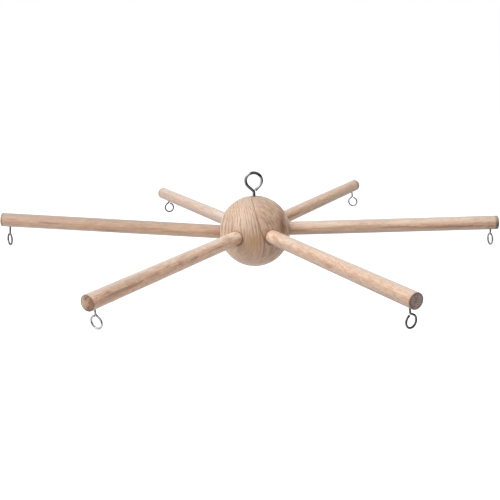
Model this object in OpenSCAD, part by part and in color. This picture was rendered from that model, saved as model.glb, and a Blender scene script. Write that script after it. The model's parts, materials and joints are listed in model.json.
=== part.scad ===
// Six-arm wooden hanging frame: a drilled ball, six push-in dowel arms, a closed screw eye on top
// and a small swan-necked screw eye under each arm tip.
// Millimetres, +Z up. The origin is where the frame hangs: the top of the hole in the top eye.

/* [Ball] */
// Diameter of the turned ball
ball_d = 52; // [46:0.5:64]
// Depth of each arm socket, along the arm
socket_depth = 15; // [12:0.5:16]
// Width of the chamfer round each socket's mouth
socket_chamfer = 0.6; // [0.2:0.1:1.2]

/* [Arms] */
// Diameter of each dowel
arm_d = 10; // [8:0.5:11]
// Distance from the ball's middle to an arm's tip, along the arm
arm_reach = 177; // [120:1:260]
// Width of the chamfer on both ends of a dowel
arm_chamfer = 0.3; // [0.2:0.1:1.2]
// Radial clearance of a dowel in its socket
socket_clearance = 0.05; // [0.02:0.01:0.1]
// Space left between a dowel's end and the bottom of its socket
socket_end_space = 0.5; // [0.2:0.1:2]

/* [Each arm as drilled and pushed in: right, back right, back left, left, front left, front right] */
// Rise of each arm above level, in degrees
arm_rise = [0.8, 0.9, -0.4, 4.2, -0.3, -0.5]; // [-6:0.1:6]
// Height of each socket's axis above the ball's centre, square to the arm
arm_lift = [1.2, 0.1, -0.4, -2.1, 0.6, 1.2]; // [-2.5:0.1:2.5]
// Turn of each arm about its own length, in degrees
arm_roll = [-3, -6, 2, 0, -1, 10]; // [-30:1:30]
// Length that each arm has beyond the common reach
arm_extra = [-0.5, 0.5, 1.5, 10, 0, 3.5]; // [-10:0.5:20]

/* [Top eye] */
// Diameter of the top eye's wire
top_wire_d = 2.2; // [1.6:0.1:3]
// Radius of the top ring, to the middle of its wire
top_ring_r = 5.8; // [5.2:0.1:7]
// Height of the top ring's centre above the point where its two sides meet
top_ring_rise = 7.9; // [7.4:0.1:9]
// Bend radius where the shank turns into the ring
top_bend_r = 2.2; // [1.2:0.1:3]
// Height of bare shank between the ball and the point where the ring's sides meet
top_bare = 3.5; // [2.5:0.1:8]
// Length of the top eye's shank inside the ball, with its point
top_grip = 17; // [10:0.5:18]
// Length of the top eye's gimlet point
top_point = 3; // [1:0.1:5]
// Space between the ring's cut end and the shank that it closes on
top_end_gap = 0.15; // [0.1:0.05:0.5]

/* [Tip eyes] */
// Diameter of the tip eyes' wire
tip_wire_d = 1.3; // [1:0.1:1.6]
// Radius of a tip ring, to the middle of its wire
tip_ring_r = 3.9; // [3.2:0.1:5]
// Bend radius of the swan neck
tip_bend_r = 1.2; // [0.8:0.1:1.6]
// How far the swan neck turns away from the shank, in degrees
tip_neck_turn = 56; // [48:1:62]
// Gap in the ring, as the angle from its top to the wire's cut end, in degrees
tip_ring_gap = 11; // [10:1:45]
// Length of a tip eye's shank, from the swan neck to its point
tip_shank = 9; // [7.5:0.1:9.5]
// Length of a tip eye's gimlet point
tip_point = 1.6; // [0.6:0.1:3]
// Radial clearance of both kinds of shank in their pilot holes
pilot_clearance = 0.04; // [0.02:0.01:0.08]
// Space left between a shank's point and the bottom of its pilot hole
pilot_end_space = 0.2; // [0.1:0.05:0.4]

/* [Each tip eye as screwed in: in the order of the arms] */
// Distance from each arm's tip to its eye
eye_inset = [4.9, 7.2, 13.9, 5.7, 5.6, 6.5]; // [2:0.1:20]
// Length of bare shank between each arm and the swan neck
eye_bare = [1.7, 3.6, 0.7, 4.4, 3, 4]; // [0.2:0.1:5]
// Turn of each eye about its shank from square across the arm, in degrees
eye_turn = [9, 6, -4, 39, 0, 7]; // [-90:1:90]
// Lean of each eye's hole towards the arm's tip, in degrees
eye_lean = [-0.5, -1, 6.5, -2.5, 4.5, 0]; // [-8:0.5:8]

/* [Hidden] */
$fn = 64;
PLACES = ["right", "back_right", "back_left", "left", "front_left", "front_right"];

arm_count = len(PLACES);
arm_step = 360 / arm_count;
ball_r = ball_d / 2;
arm_r = arm_d / 2;
socket_r = arm_r + socket_clearance;
socket_floor = ball_r - socket_depth;
arm_start = socket_floor + socket_end_space;
// How far out along each socket its wall meets the ball's surface, taken midway round the mouth
socket_mouth = [for (lift = arm_lift) sqrt(ball_r * ball_r - socket_r * socket_r - lift * lift)];

// Half the angle between the two sides of the top ring, and the length of each side
top_half_angle = asin(top_ring_r / top_ring_rise);
top_side = sqrt(top_ring_rise * top_ring_rise - top_ring_r * top_ring_r);
top_bend_cut = top_bend_r * tan(top_half_angle / 2);
// Where the cut end stops, measured from the point where the sides meet
top_end = (top_wire_d / 2 * (1 + abs(cos(2 * top_half_angle))) + top_end_gap) / sin(2 * top_half_angle);
meet_height = ball_r + top_bare;
// Height of the hanging point above the ball's centre
hang_height = meet_height + top_ring_rise + top_ring_r - top_wire_d / 2;

// The swan neck's straight run, which brings the ring's centre back under the shank
tip_run = (tip_ring_r * cos(tip_neck_turn) - tip_bend_r * (1 - cos(tip_neck_turn))) / sin(tip_neck_turn);
tip_ring_drop = tip_bend_r * sin(tip_neck_turn) + tip_run * cos(tip_neck_turn)
    + tip_ring_r * sin(tip_neck_turn);

// How far a cut goes past the surface that it opens, and the diameter that a gimlet point ends in
past = 2;
point_end_d = 0.2;
// Wire thins a hair where it is bent, and each straight run laps a hair into the bends it meets
bend_thinning = 0.03;
lap = 0.05;

oak = [0.80, 0.66, 0.53];
beech = [0.78, 0.66, 0.57];
plated = [0.72, 0.72, 0.73];

// Puts what is drawn along +X, with its start beside the ball's centre, along one arm
module along_arm(i) {
    translate([0, 0, -hang_height])
        rotate([0, -arm_rise[i], i * arm_step])
            translate([0, 0, arm_lift[i]])
                rotate([arm_roll[i], 0, 0])
                    children();
}

// Puts what is drawn about +Z, with the arm's underside at its origin, where one tip eye enters
module at_eye(i) {
    along_arm(i)
        translate([arm_reach + arm_extra[i] - eye_inset[i], 0, -arm_r])
            rotate([0, eye_lean[i], 0])
                children();
}

// A straight run of wire from the origin along +Y, with its laps into the bends at either end
module wire_run(wire_d, length, lap_before = lap, lap_after = lap) {
    translate([0, -lap_before, 0])
        rotate([-90, 0, 0])
            cylinder(d = wire_d, h = lap_before + length + lap_after);
}

// A bend about the origin, from one angle round to another
module wire_bend(wire_d, bend_r, from, to) {
    rotate([0, 0, from])
        rotate_extrude(angle = to - from)
            translate([bend_r, 0])
                circle(d = wire_d - bend_thinning);
}

// A screw eye's straight shank along +Y, ending in a gimlet point
module shank(wire_d, length, point) {
    wire_run(wire_d, length - point, lap_after = 0);
    translate([0, length - point, 0])
        rotate([-90, 0, 0])
            cylinder(d1 = wire_d, d2 = point_end_d, h = point);
}

// The hole along +Z that a shank is screwed into, open below the surface at z = 0
module pilot(wire_d, depth) {
    translate([0, 0, -past])
        cylinder(d = wire_d + 2 * pilot_clearance, h = depth + pilot_end_space + past);
}

module hub_ball() {
    color(oak)
    difference() {
        translate([0, 0, -hang_height])
            sphere(d = ball_d);
        for (i = [0 : arm_count - 1])
            along_arm(i) arm_socket(socket_mouth[i]);
        translate([0, 0, ball_r - hang_height])
            rotate([180, 0, 0])
                pilot(top_wire_d, top_grip);
    }
}

// A blind socket for one arm, with a chamfered mouth
module arm_socket(mouth) {
    rotate([0, 90, 0]) {
        translate([0, 0, socket_floor])
            cylinder(r = socket_r, h = socket_depth + past);
        translate([0, 0, mouth - socket_chamfer])
            cylinder(r1 = socket_r, r2 = socket_r + socket_chamfer + past, h = socket_chamfer + past);
    }
}

module arm(i) {
    color(beech)
    difference() {
        along_arm(i) dowel(arm_start, arm_reach + arm_extra[i]);
        at_eye(i) pilot(tip_wire_d, tip_shank - eye_bare[i]);
    }
}

// A round rod along +X with both ends chamfered
module dowel(from, to) {
    rotate([90, 0, 90])
        rotate_extrude()
            polygon([
                [0, from],
                [arm_r - arm_chamfer, from],
                [arm_r, from + arm_chamfer],
                [arm_r, to - arm_chamfer],
                [arm_r - arm_chamfer, to],
                [0, to]
            ]);
}

// One wire: the shank, the bend, up one side, round the ring and back down the other side
module top_eye() {
    side = top_side - top_bend_cut;
    color(plated)
    translate([0, 0, meet_height - hang_height])
        rotate([90, 0, 0]) {
            translate([0, -top_bend_cut, 0])
                mirror([0, 1, 0])
                    shank(top_wire_d, top_bare + top_grip - top_bend_cut, top_point);
            translate([-top_bend_r, -top_bend_cut, 0])
                wire_bend(top_wire_d, top_bend_r, 0, top_half_angle);
            rotate([0, 0, top_half_angle])
                translate([0, top_bend_cut, 0])
                    wire_run(top_wire_d, side);
            translate([0, top_ring_rise, 0])
                wire_bend(top_wire_d, top_ring_r, -top_half_angle, 180 + top_half_angle);
            rotate([0, 0, -top_half_angle])
                translate([0, top_end, 0])
                    wire_run(top_wire_d, top_side - top_end, lap_before = 0);
        }
}

module tip_eye(i) {
    color(plated)
    at_eye(i)
        translate([0, 0, -eye_bare[i]])
            rotate([90, 0, 90 + eye_turn[i]])
                swan_necked_eye();
}

// One wire: the shank, a swan neck to one side, and a ring that stops short of the neck
module swan_necked_eye() {
    shank(tip_wire_d, tip_shank, tip_point);
    translate([tip_bend_r, 0, 0]) {
        wire_bend(tip_wire_d, tip_bend_r, 180, 180 + tip_neck_turn);
        rotate([0, 0, tip_neck_turn - 180])
            translate([tip_bend_r, 0, 0])
                wire_run(tip_wire_d, tip_run);
    }
    translate([0, -tip_ring_drop, 0])
        wire_bend(tip_wire_d, tip_ring_r, tip_ring_gap - 270, tip_neck_turn);
}

hub_ball();
top_eye();
for (i = [0 : arm_count - 1]) {
    arm(i);
    tip_eye(i);
}
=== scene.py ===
import json
import math

import bpy
from mathutils import Matrix, Vector


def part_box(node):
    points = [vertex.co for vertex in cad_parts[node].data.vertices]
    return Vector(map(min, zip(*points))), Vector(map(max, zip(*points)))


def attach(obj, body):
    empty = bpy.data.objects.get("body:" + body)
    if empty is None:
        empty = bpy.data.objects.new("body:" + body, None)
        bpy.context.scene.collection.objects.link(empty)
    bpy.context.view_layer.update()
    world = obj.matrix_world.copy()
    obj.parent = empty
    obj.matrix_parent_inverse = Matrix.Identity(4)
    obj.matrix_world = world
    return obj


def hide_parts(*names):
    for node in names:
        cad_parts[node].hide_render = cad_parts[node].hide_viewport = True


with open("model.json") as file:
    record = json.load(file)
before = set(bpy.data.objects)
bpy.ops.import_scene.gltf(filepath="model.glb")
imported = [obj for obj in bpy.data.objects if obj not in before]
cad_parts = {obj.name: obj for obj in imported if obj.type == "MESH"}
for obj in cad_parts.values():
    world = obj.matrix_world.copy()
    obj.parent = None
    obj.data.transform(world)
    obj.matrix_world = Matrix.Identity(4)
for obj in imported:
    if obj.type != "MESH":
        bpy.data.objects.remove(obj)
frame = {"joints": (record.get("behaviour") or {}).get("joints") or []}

bpy.ops.object.select_all(action="DESELECT")
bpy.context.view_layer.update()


# ---- Camera -----------------------------------------------------------------------------------
# A normal lens just over half a metre in front of the hanging frame and a hand's breadth above it,
# tipped down a little, so that the two front arms come towards it.
camera_data = bpy.data.cameras.new("camera")
camera_data.lens = 55.27
camera_data.sensor_width = 36
camera_data.clip_start = 0.01
camera_data.clip_end = 50
camera = bpy.data.objects.new("camera", camera_data)
camera.location = (0.01539, -0.54727, 0.09764)
camera.rotation_euler = [math.radians(turn) for turn in (74.259, 1.319, 1.646)]
bpy.context.scene.collection.objects.link(camera)
bpy.context.scene.camera = camera


# ---- Studio -----------------------------------------------------------------------------------
# A pale floor far below the frame, a large soft lamp at the upper left and one overhead, and a room
# that is white wherever it is seen or reflected and a plain soft grey as a source of light. Two dark
# cards, at the right and low in front, show in reflections only and give bright metal its dark lines.
bpy.context.scene.view_settings.view_transform = "Standard"
lamp_size = 1.1
lamp_colour = (1.0, 0.99, 0.975)
lamp_aim = Vector((0, 0, -0.04))
floor_drop = 0.62
floor_size = 12
floor_glow = 0.9


def add_node(tree, kind, sockets=None, **settings):
    """Adds one shader node. A socket named in sockets is linked to an output or set to a value, and a
    colour is given without its alpha."""
    node = tree.nodes.new("ShaderNode" + kind)
    for name, value in settings.items():
        setattr(node, name, value)
    for socket, value in (sockets or {}).items():
        into = node.inputs[socket]
        if isinstance(value, bpy.types.NodeSocket):
            tree.links.new(value, into)
        else:
            into.default_value = (*value, 1) if into.type == "RGBA" else value
    return node


def maths(tree, operation, *values):
    """One step of arithmetic on outputs and numbers."""
    return add_node(tree, "Math", dict(enumerate(values)), operation=operation).outputs[0]


def seen_or_reflected(tree):
    """1 for rays from the camera and from reflections, 0 for rays that gather light."""
    ray = add_node(tree, "LightPath").outputs
    mirrored = maths(tree, "MAXIMUM", ray["Is Camera Ray"], ray["Is Glossy Ray"])
    return maths(tree, "MAXIMUM", mirrored, ray["Is Transmission Ray"])


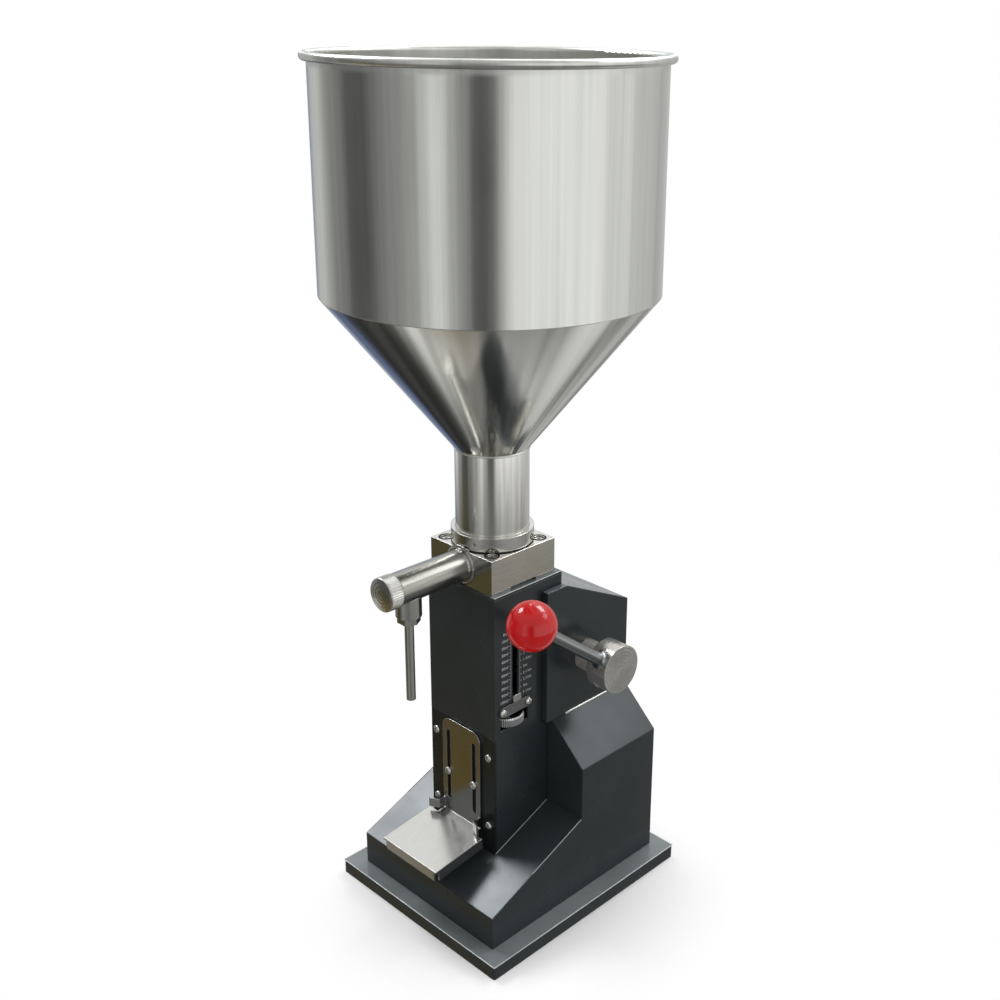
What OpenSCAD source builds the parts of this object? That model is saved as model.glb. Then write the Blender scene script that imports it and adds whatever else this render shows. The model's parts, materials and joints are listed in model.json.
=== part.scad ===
// Hand lever paste filling machine with a hopper, a metering piston, a nozzle and a cup tray
// Origin at the middle of the underside of the base plate, X to the lever side, -Y to the nozzle, Z up

/* [Base] */

// Width of the base plate, left to right
base_w = 194; // [170:1:260]
// Depth of the base plate, front to rear
base_d = 222; // [215:1:300]
// Thickness of the base plate
base_t = 12; // [6:0.5:16]
// Radius of the upright corners of the base plate
base_corner_r = 2.5; // [1:0.5:8]

/* [Lower housing] */

// Width of the lower housing
house_w = 161; // [140:1:168]
// Distance from the origin to the front wall of the lower housing
house_front = 97.5; // [85:0.5:105]
// Distance from the origin to the rear wall of both housings
house_rear = 98; // [85:0.5:105]
// Height above the base plate at which the front wall turns into the slope
house_front_h = 29.5; // [20:0.5:34]
// Distance behind the origin at which the slope ends
slope_end_y = 6; // [2:0.5:12]
// Height above the base plate at which the slope ends
slope_end_h = 71; // [60:0.5:76]
// Height above the base plate of the shoulder of the rear part
shoulder_h = 119; // [105:1:130]
// Height above the base plate of the joint between the housings
house_joint_h = 151.5; // [140:0.5:155]
// Thickness of the housing sheet
sheet_t = 1.5; // [1:0.1:2]

/* [Upper housing] */

// Width of the upper housing
upper_w = 90.5; // [88:0.5:96]
// Distance of the front lip of the upper housing ahead of the origin
upper_front = 1.2; // [0.5:0.1:3]
// Height of the flat top of the upper housing above the base plate
upper_top_h = 270.5; // [266:0.5:273]
// Height of the rear edge of the sloping roof above the base plate
upper_rear_h = 233.5; // [225:0.5:245]

/* [Rear cover] */

// Width of the rear cover
cover_w = 68; // [50:1:76]
// Height above the base plate of the lower edge of the rear cover
cover_bottom_h = 20; // [12:1:40]
// Height above the base plate of the upper edge of the rear cover
cover_top_h = 222; // [200:1:224]
// Thickness of the rear cover
cover_t = 1.5; // [1:0.1:2]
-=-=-
== Description of the task ==
Copy verbatim the line that contains "of the neck", the line that contains "record = json.load(file)", and all lines between them.

== Final answer ==
// One wire: the shank, a swan neck to one side, and a ring that stops short of the neck
module swan_necked_eye() {
    shank(tip_wire_d, tip_shank, tip_point);
    translate([tip_bend_r, 0, 0]) {
        wire_bend(tip_wire_d, tip_bend_r, 180, 180 + tip_neck_turn);
        rotate([0, 0, tip_neck_turn - 180])
            translate([tip_bend_r, 0, 0])
                wire_run(tip_wire_d, tip_run);
    }
    translate([0, -tip_ring_drop, 0])
        wire_bend(tip_wire_d, tip_ring_r, tip_ring_gap - 270, tip_neck_turn);
}

hub_ball();
top_eye();
for (i = [0 : arm_count - 1]) {
    arm(i);
    tip_eye(i);
}
=== scene.py ===
import json
import math

import bpy
from mathutils import Matrix, Vector


def part_box(node):
    points = [vertex.co for vertex in cad_parts[node].data.vertices]
    return Vector(map(min, zip(*points))), Vector(map(max, zip(*points)))


def attach(obj, body):
    empty = bpy.data.objects.get("body:" + body)
    if empty is None:
        empty = bpy.data.objects.new("body:" + body, None)
        bpy.context.scene.collection.objects.link(empty)
    bpy.context.view_layer.update()
    world = obj.matrix_world.copy()
    obj.parent = empty
    obj.matrix_parent_inverse = Matrix.Identity(4)
    obj.matrix_world = world
    return obj


def hide_parts(*names):
    for node in names:
        cad_parts[node].hide_render = cad_parts[node].hide_viewport = True


with open("model.json") as file:
    record = json.load(file)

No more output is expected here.